A friend of Fritzl’s, Paul Hoera, recalls Rosemarie being quiet and withdrawn whenever her husband was around, but adds: “She didn’t

tend to say what she was thinking but whenever Elisabeth was mentioned she would get up and leave the table.

“I thought she was a cold person. I don’t know what their relationship was like – but I know that she was not his type. He told me he liked thin women and that he had a girlfriend. I never guessed it was his daughter.”

Certainly at this early stage in the investigation, much remains unclear. But a source close to the inquiry says: “The questions over how much Rosemarie knew are mounting up.”

Not least among these is the news that investigators say that parcels of mail-order clothing were delivered to the address under missing Elisabeth’s name and it “defies logic” that Rosemarie would not have been at all suspicious.

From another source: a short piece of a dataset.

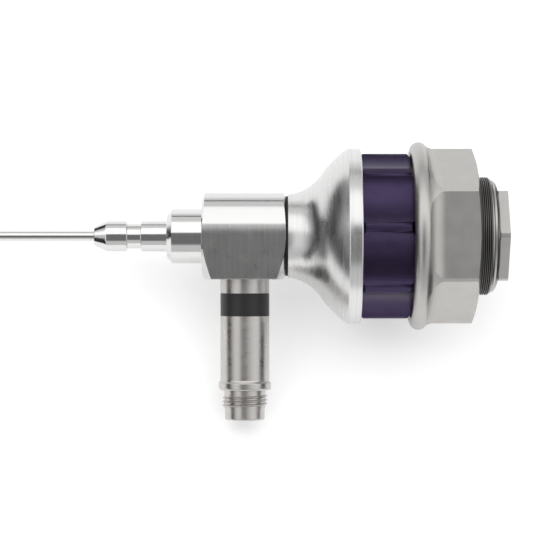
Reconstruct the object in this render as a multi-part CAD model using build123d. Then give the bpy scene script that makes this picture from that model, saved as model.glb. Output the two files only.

Incredibly, Elisabeth is said to have built up a history of credit transactions during her years of incarceration – although it is likely that her father placed orders on her behalf.

If Rosemarie did not know the hideous truth hiding beneath her floorboards, it is clear that her unquestioning acceptance of extraordinary circumstances made Fritzl’s life of lies and depravity all the easier to conduct.

This article first appeared in the Daily Express on May 3, 2008. Ages and dates have been updated.